5. In project planning, the portfolio comes first
Or at least it should. Too many organizations approve a list of projects and then create a portfolio management framework around those projects. That’s a completely illogical approach and it has real impact on performance. Think about the other context where we talk about portfolios – investments. When we sit down with our financial planner to review our 401(k), RRSP, personal pension plan or whatever investment vehicle we have for retirement savings in our jurisdiction, we focus on the performance of the portfolio of investments we have. There may be a conversation about a particular stock, bond or fund but the focus is always on the overall return – those stocks and bonds are temporary members of the long-term portfolio that contribute to the overall goals. When they can no longer contribute, they are replaced.

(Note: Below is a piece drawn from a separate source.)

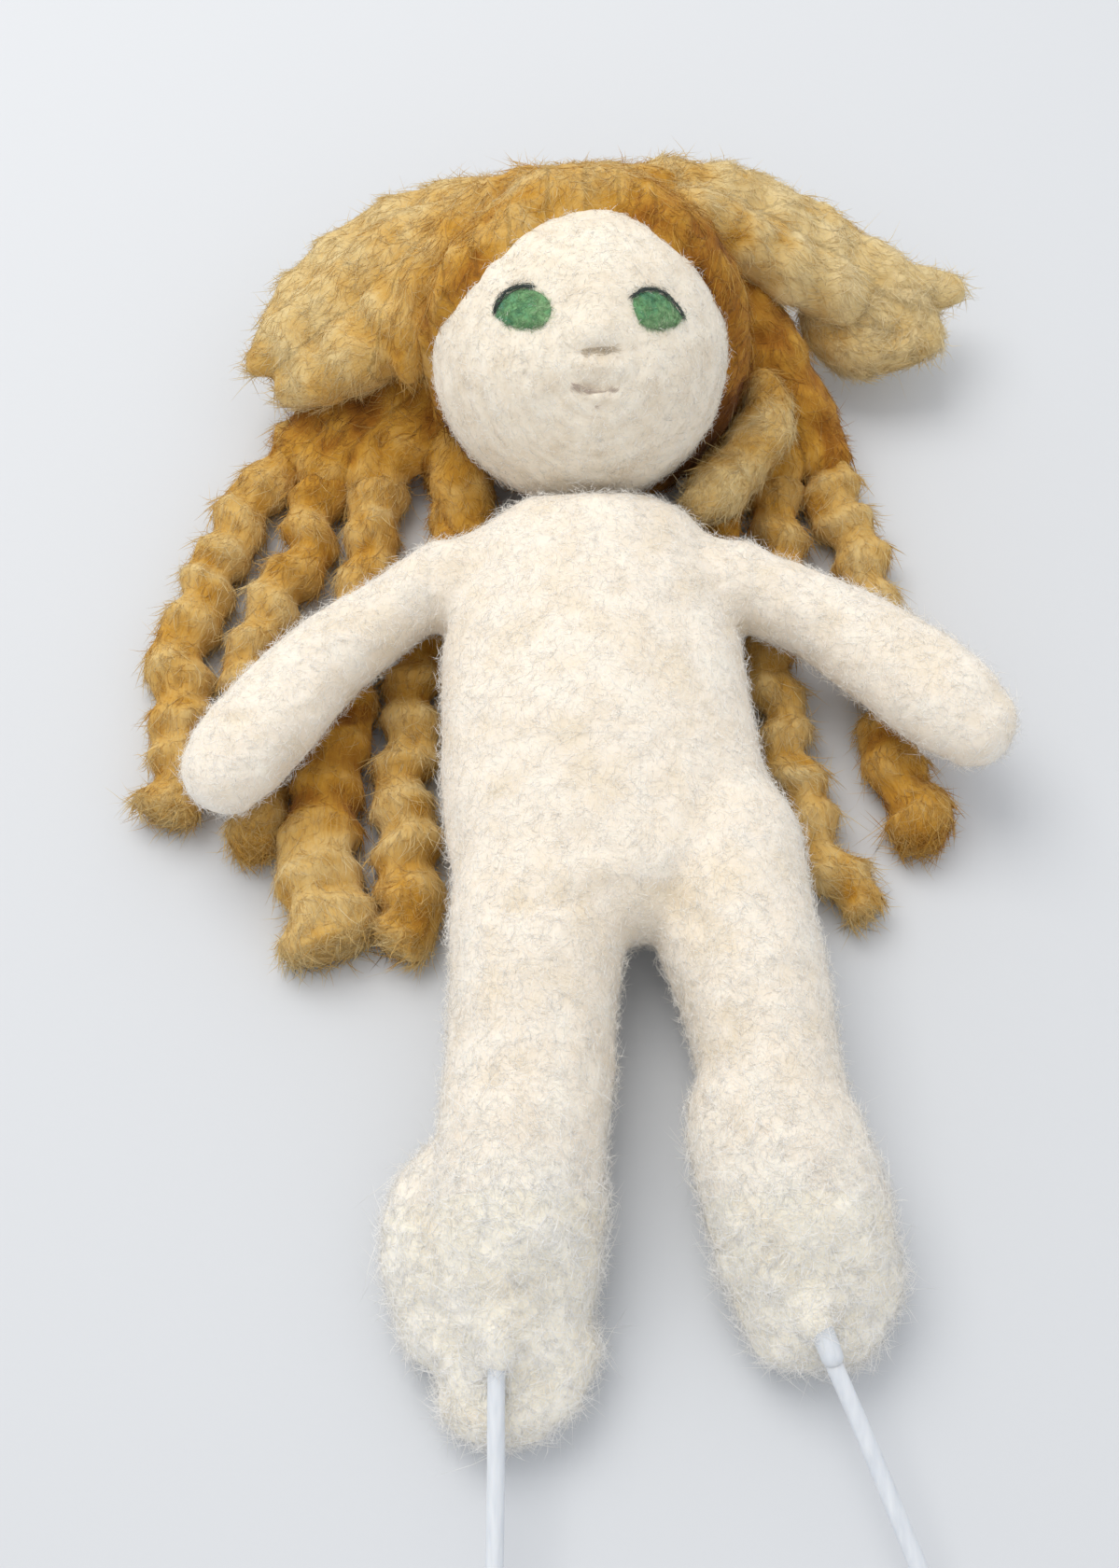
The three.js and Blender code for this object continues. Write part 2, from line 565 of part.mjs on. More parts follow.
function face() {
  const pieces = [];
  const cuts = [];
  for (const [name, eye] of Object.entries(EYES)) {
    const gap = TOUCH_GAP;
    const lash = (grow) => arcShape(EYE_HALF_WIDTH + gap, EYE_HALF_HEIGHT + gap, LASH_THICKNESS, eye.from, eye.to, grow);
    pieces.push([`${name}_eye`, inlaid(eyeShape(0), eye.x, eye.y, 0), "eye"]);
    pieces.push([`${name}_lash`, inlaid(lash(0), eye.x, eye.y, 0), "lash"]);
    cuts.push(inlaid(eyeShape(gap), eye.x, eye.y, gap), inlaid(lash(gap), eye.x, eye.y, gap));
  }
  const smile = (grow) => arcShape(MOUTH_HALF_WIDTH, MOUTH_HALF_WIDTH * 0.42, MOUTH_THICKNESS, 200, 340, grow);
  pieces.push(["mouth", inlaid(smile(0), MOUTH_PLACE.x, MOUTH_PLACE.y, 0), "mouth"]);
  cuts.push(inlaid(smile(TOUCH_GAP), MOUTH_PLACE.x, MOUTH_PLACE.y, TOUCH_GAP));
  const bump = (grow) =>
    solid(
      new THREE.SphereGeometry(1, 14, 10)
        .rotateX(rad(90))
        .scale(NOSE_HALF_WIDTH + grow, NOSE_HALF_WIDTH * 0.75 + grow, NOSE_HALF_WIDTH * 0.6 + grow)
        .applyMatrix4(onFace(NOSE_PLACE.x, NOSE_PLACE.y, 0.2)),
    );
  pieces.push(["nose", bump(0), "wool"]);
  cuts.push(bump(TOUCH_GAP));
  return { pieces, cuts };
}

// The wire's fold in the head: up one side, round, and down the other.
function headLoopRoute() {
  const low = neckWireY + TOUCH_GAP + 1;
  const turn = low + HEAD_LOOP_DEPTH;
  const route = [];
  const place = (x, y) => route.push(vec(HEAD_SHIFT + x, y, neckPivot.z));
  place(-wireHalfPitch, low);
  place(-wireHalfPitch, low + HEAD_LOOP_DEPTH * 0.5);
  for (let a = 180; a >= 0; a -= 45) place(2 * Math.cos(rad(a)), turn + 2 * Math.sin(rad(a)));
  place(wireHalfPitch, low + HEAD_LOOP_DEPTH * 0.5);
  place(wireHalfPitch, low);
  return route;
}

function head() {
  const { pieces, cuts } = face();
  let body = ball(HEAD_RADIUS);
  for (const cut of cuts) body = body.subtract(cut);
  const route = headLoopRoute();
  body = body.subtract(boreForm(route, 4, 4));
  add("head", body, "wool");
  for (const [name, piece, kind] of pieces) add(name, piece, kind);
  add("head_wire_loop", solid(wireForm(route)), "wire");
}

// Hair
const floorZ = LOCK_HALF_DEPTH + LOCK_FLOOR_GAP;
const CAP_FRONT = 1.5; // how far the cap reaches past the ball's middle towards the face
const napeY = neckPivot.y + 4.5;

function hairCap() {
  const faceWay = Z.clone().applyMatrix4(faceTurn);
  const front = headCentre.clone().addScaledVector(faceWay, CAP_FRONT);
  return ball(capRadius)
    .subtract(ball(HEAD_RADIUS + TOUCH_GAP))
    .subtract(beyond(front, faceWay))
    .subtract(beyond(vec(0, napeY, 0), vec(0, -1, 0)))
    .subtract(beyond(vec(0, 0, LOCK_FLOOR_GAP), vec(0, 0, -1)));
}

const hairStation = ([x, y, z, wide, deep]) => station(vec(x, y, z), wide, deep);

// Open tufts and the mass behind the cheeks: x, y, z, half width, half depth, from the head outwards.
const TUFTS = {
  right_tuft: [
    [-12, 81, 21, 8, 5],
    [-23, 79, 18.5, 12, 5.5],
    [-35, 73.5, 16, 12.5, 5],
    [-44, 67.5, 14, 7.5, 4],
  ],
  left_tuft: [
    [12, 82, 22, 7, 5],
    [24, 84, 19, 8, 5],
    [37, 82.5, 16.5, 6.5, 4.5],
    [49, 79.5, 14, 3, 3],
  ],
  left_tuft_curl: [
    [31, 73, 11, 5, 4],
    [37, 69, 10, 6.5, 4.5],
    [43, 67, 10, 5, 4],
  ],
};
const BACK_HAIR = {
  right_back_hair: [
    [-20, 65, 6.5, 11, 5],
    [-28, 60, 5.6, 12, 4.6],
    [-34, 55, 5, 9, 4],
  ],
  left_back_hair: [
    [19, 68, 6.5, 9, 5],
    [26, 63, 5.4, 8, 4.6],
    [31, 57, 5, 5.5, 4],
  ],
};
// Long crimped locks: their routes over the surface that the doll lies on, from the back hair down past the arms.
const LOCKS = {
  right_lock_1: [[-40, 60], [-45, 52.2], [-50, 42.4], [-54.1, 29.8], [-56.5, 20.7], [-55.7, 11.9], [-54, 4.7], [-56.2, -2.2]],
  right_lock_2: [[-34, 60], [-38.1, 54], [-38.9, 45.6], [-40, 37.6], [-43.5, 29.8], [-46.2, 23.7], [-45.6, 9], [-43.8, -3.6], [-43.2, -8]],
  right_lock_3: [[-27, 60], [-29.9, 54], [-30.6, 42.4], [-30.9, 34.4], [-31.7, 23.7], [-33.1, 13.3], [-34.9, 1.9], [-35.6, -7.6], [-34.4, -15], [-31.5, -19.5]],
  right_lock_4: [[-19, 56], [-19.5, 49], [-18.6, 42], [-20, 32.9], [-23.2, 20.7], [-24.1, 10.4], [-24.9, -0.8], [-23.6, -11.6], [-24, -18.5]],
  left_lock_1: [[31, 60], [34.2, 52.2], [36.4, 44], [38.8, 36], [40.8, 20.7], [40.8, 3], [43.4, -3.6], [43.4, -7]],
  left_lock_2: [[23, 57], [26.9, 49.5], [27.4, 40.8], [25.9, 29.8], [25, 19.2], [26.1, 9], [28, -0.8], [31.1, -10.3], [35, -16.3]],
};
const CHEEK_LOCK = [
  [24.5, 66, 12.5, 3.6, 3.6],
  [24.3, 57, 13, 4.2, 3.9],
  [20.5, 47.5, 13.5, 4.2, 3.8],
  [16.2, 42.2, 14, 3.4, 3.2],
];

function hair() {
  const cap = hairCap();
  add("hair_cap", cap, "hair");
  const capRoom = ball(capRadius + TOUCH_GAP);
  const headRoom = ball(HEAD_RADIUS + TOUCH_GAP);
  const grown = (stations, rings, sides) => solid(softForm(stations, { sides, rings, grow: TOUCH_GAP }));

  let taken = capRoom;
  for (const [name, rows] of Object.entries(BACK_HAIR)) {
    const stations = rows.map(hairStation);
    const form = solid(softForm(stations, { sides: 12, rings: 4 }))
      .subtract(capRoom)
      .subtract(beyond(vec(0, 0, LOCK_FLOOR_GAP), vec(0, 0, -1)));
    add(name, form, "hair");
    taken = taken.add(grown(stations, 4, 12));
  }
  for (const [name, rows] of Object.entries(TUFTS)) {
    const stations = rows.map(hairStation);
    add(name, solid(softForm(stations, { sides: 12, rings: 5 })).subtract(taken), "hair");
    taken = taken.add(grown(stations, 5, 12));
  }
  const cheek = CHEEK_LOCK.map(hairStation);
  add("left_cheek_lock", solid(softForm(cheek, { sides: 10, rings: 6 })).subtract(taken).subtract(headRoom), "hair");
  taken = taken.add(grown(cheek, 6, 10));

  const splitGap = vec(0, TOUCH_GAP / 2, 0);
  for (const [name, route] of Object.entries(LOCKS)) {
    const stations = route.map(([x, y]) => station(vec(x, y, floorZ), LOCK_HALF_WIDTH, LOCK_HALF_DEPTH));
    const rings = Math.round(route.length * 1.3);
    const whole = solid(softForm(stations, { sides: LOCK_SIDES, rings }));
    const split = vec(0, neckPivot.y, 0);
    const upper = whole.subtract(beyond(split.clone().add(splitGap), vec(0, -1, 0))).subtract(taken);
    const lower = whole.subtract(beyond(split.clone().sub(splitGap), vec(0, 1, 0)));
    add(`${name}_upper`, upper, "hair");
    add(`${name}_lower`, lower, "hair");
    taken = taken.add(grown(stations, rings, LOCK_SIDES));
  }
}

add("torso", torso(), "wool");
add("right_torso_wire", solid(wireForm(torsoRoute(right))), "wire");
add("left_torso_wire", solid(wireForm(torsoRoute(left))), "wire");
add("shoulder_wire", solid(wireForm(shoulderRoute)), "wire");
head();
for (const [name, side] of Object.entries(SIDES)) {
  arm(side, name);
  leg(side, name);
}
hair();

export default root;
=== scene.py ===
"""A needle-felted wool doll with golden wool hair, on its wire armature, dressed around its CAD frame."""

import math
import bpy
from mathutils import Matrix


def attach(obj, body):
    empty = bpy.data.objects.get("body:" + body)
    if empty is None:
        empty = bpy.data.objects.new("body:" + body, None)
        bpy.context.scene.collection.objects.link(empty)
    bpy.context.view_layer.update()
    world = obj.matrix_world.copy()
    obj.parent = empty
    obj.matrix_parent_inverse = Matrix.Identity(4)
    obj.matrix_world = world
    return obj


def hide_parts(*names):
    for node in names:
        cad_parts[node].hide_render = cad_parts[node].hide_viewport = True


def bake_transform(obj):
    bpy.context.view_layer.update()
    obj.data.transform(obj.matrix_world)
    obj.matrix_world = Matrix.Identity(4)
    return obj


bl_info = {
    "name": "Needle-felted doll",
    "version": (1, 0, 0),
    "blender": (4, 5, 0),
    "location": "3D View > Sidebar > Felt doll",
    "description": "Builds the felt, hair, face and wires of a needle-felted wool doll around its CAD frame",
    "category": "Object",
}

import bmesh
import bpy
import numpy as np
from bpy.props import FloatProperty, FloatVectorProperty, IntProperty
from mathutils import Matrix

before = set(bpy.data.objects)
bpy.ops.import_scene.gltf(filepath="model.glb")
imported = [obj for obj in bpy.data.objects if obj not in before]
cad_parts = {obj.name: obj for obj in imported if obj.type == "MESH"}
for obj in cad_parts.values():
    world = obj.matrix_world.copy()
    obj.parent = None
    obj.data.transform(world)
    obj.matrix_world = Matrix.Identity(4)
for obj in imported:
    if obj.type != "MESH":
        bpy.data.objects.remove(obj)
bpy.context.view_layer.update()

MM = 0.001
SETTINGS = "felt_doll"


# Colours


def linear(colour):
    """An sRGB hex colour as linear red, green, blue and alpha."""
    value = np.array([int(colour[i : i + 2], 16) for i in (1, 3, 5)]) / 255
    straight = np.where(value <= 0.04045, value / 12.92, ((value + 0.055) / 1.055) ** 2.4)
    return (*straight.tolist(), 1.0)


# Arrays: noise, lines and surfaces


def lattice(cell, seed):
    """Three numbers from -1 to 1 for each whole-numbered lattice point, from its mixed bits."""
    x, y, z = (cell[:, k].astype(np.uint64) for k in range(3))
    mixed = x * np.uint64(374761393) + y * np.uint64(668265263) + z * np.uint64(2246822519)
    mixed = (mixed + np.uint64(seed * 40503 + 17)) & np.uint64(0xFFFFFFFF)
    mixed = ((mixed ^ (mixed >> np.uint64(15))) * np.uint64(2246822519)) & np.uint64(0xFFFFFFFF)
    mixed = ((mixed ^ (mixed >> np.uint64(13))) * np.uint64(3266489917)) & np.uint64(0xFFFFFFFF)
    mixed = mixed ^ (mixed >> np.uint64(16))
    parts = [(mixed >> np.uint64(shift)) & np.uint64(1023) for shift in (0, 10, 20)]
    return np.stack(parts, axis=1).astype(float) / 511.5 - 1


def noise(points, size, seed):
    """Gradient noise, about -1 to 1, with features of `size`: on a lattice of that spacing each corner has
    a slope, and a point takes the eased mix of its eight corners' slopes times its distance from each."""
    scaled = np.asarray(points, float) / size + 1000.5
    cell = np.floor(scaled).astype(np.int64)
    local = scaled - cell
    ease = local**3 * (local * (local * 6 - 15) + 10)
    total = np.zeros(len(scaled))
    for step in np.array(list(np.ndindex(2, 2, 2))):
        weight = np.prod(np.where(step, ease, 1 - ease), axis=1)
        total += weight * np.sum(lattice(cell + step, seed) * (local - step), axis=1)
    return total * 1.4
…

That’s how we need to look at project portfolios. Create the portfolio as the vehicle to deliver a return on investment – in this case achieving the goals and objectives the organization has set, and recognize the need to move projects in and out based on their ability to contribute to those goals. If projects are no longer able to deliver what is needed, they are cancelled and replaced – and that’s OK because it is what is needed for the good of the portfolio. If instead we focus on the projects, as too many organizations do, we lose sight of the bigger picture – that project outputs are far less important than business outcomes.
This is the heart of portfolio management and the heart of the modern PMO. Enabling business success through projects while recognizing that, individually, those projects are far less important than the portfolio.